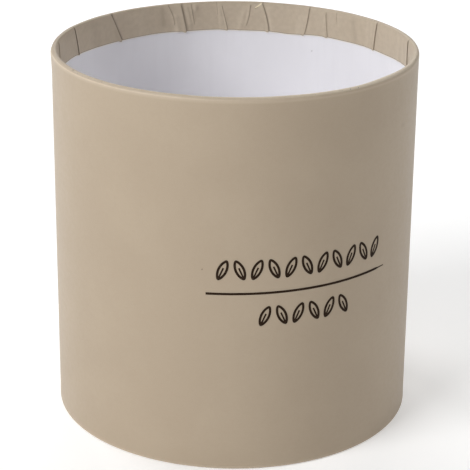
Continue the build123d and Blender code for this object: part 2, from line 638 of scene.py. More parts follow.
@dataclass(frozen=True)
class Greyboard:
    """Recycled board: grey-brown, fibrous, with light and dark flecks."""

    name: str = "recycled_board"
    tone: Colour = (0.36, 0.33, 0.29)
    shade: Colour = (0.29, 0.26, 0.225)
    fleck: Colour = (0.55, 0.52, 0.47)
    dark_fleck: Colour = (0.12, 0.10, 0.09)

    def material(self) -> bpy.types.Material:
        """Build the finish."""
        shader = Shader(self.name)
        pulp = shader.noise(1.6 * MM, detail=4.0, roughness=0.65)
        colour = shader.mix(shader.span(pulp, 0.35, 0.65), self.tone, self.shade)
        colour = shader.mix(shader.specks(1.9 * MM, 0.35 * MM, 0.4), colour, self.fleck)
        colour = shader.mix(shader.specks(3.1 * MM, 0.3 * MM, 0.3), colour, self.dark_fleck)
        rough = shader.bump(pulp, 0.05 * MM, 0.7)
        return shader.dress(Base_Color=colour, Roughness=0.9, Normal=rough, Specular_IOR_Level=0.2)


@dataclass(frozen=True)
class KraftTape:
    """Gummed brown paper with fibres along its length."""

    name: str = "gummed_kraft"
    tone: Colour = (0.42, 0.27, 0.15)
    shade: Colour = (0.34, 0.21, 0.115)

    def material(self) -> bpy.types.Material:
        """Build the finish."""
        shader = Shader(self.name)
        fibres = shader.noise(0.5 * MM, detail=3.0, stretch=9.0)
        colour = shader.mix(shader.span(fibres, 0.35, 0.65), self.tone, self.shade)
        return shader.dress(Base_Color=colour, Roughness=0.62, Normal=shader.bump(fibres, 0.02 * MM, 0.6),
                            Specular_IOR_Level=0.35)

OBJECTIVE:
Repeat every line of the material exactly as given.

RESPONSE:
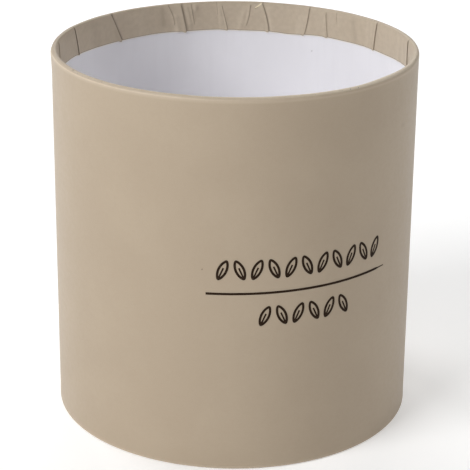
Continue the build123d and Blender code for this object: part 2, from line 638 of scene.py. More parts follow.
@dataclass(frozen=True)
class Greyboard:
    """Recycled board: grey-brown, fibrous, with light and dark flecks."""

    name: str = "recycled_board"
    tone: Colour = (0.36, 0.33, 0.29)
    shade: Colour = (0.29, 0.26, 0.225)
    fleck: Colour = (0.55, 0.52, 0.47)
    dark_fleck: Colour = (0.12, 0.10, 0.09)

    def material(self) -> bpy.types.Material:
        """Build the finish."""
        shader = Shader(self.name)
        pulp = shader.noise(1.6 * MM, detail=4.0, roughness=0.65)
        colour = shader.mix(shader.span(pulp, 0.35, 0.65), self.tone, self.shade)
        colour = shader.mix(shader.specks(1.9 * MM, 0.35 * MM, 0.4), colour, self.fleck)
        colour = shader.mix(shader.specks(3.1 * MM, 0.3 * MM, 0.3), colour, self.dark_fleck)
        rough = shader.bump(pulp, 0.05 * MM, 0.7)
        return shader.dress(Base_Color=colour, Roughness=0.9, Normal=rough, Specular_IOR_Level=0.2)


@dataclass(frozen=True)
class KraftTape:
    """Gummed brown paper with fibres along its length."""

    name: str = "gummed_kraft"
    tone: Colour = (0.42, 0.27, 0.15)
    shade: Colour = (0.34, 0.21, 0.115)

    def material(self) -> bpy.types.Material:
        """Build the finish."""
        shader = Shader(self.name)
        fibres = shader.noise(0.5 * MM, detail=3.0, stretch=9.0)
        colour = shader.mix(shader.span(fibres, 0.35, 0.65), self.tone, self.shade)
        return shader.dress(Base_Color=colour, Roughness=0.62, Normal=shader.bump(fibres, 0.02 * MM, 0.6),
                            Specular_IOR_Level=0.35)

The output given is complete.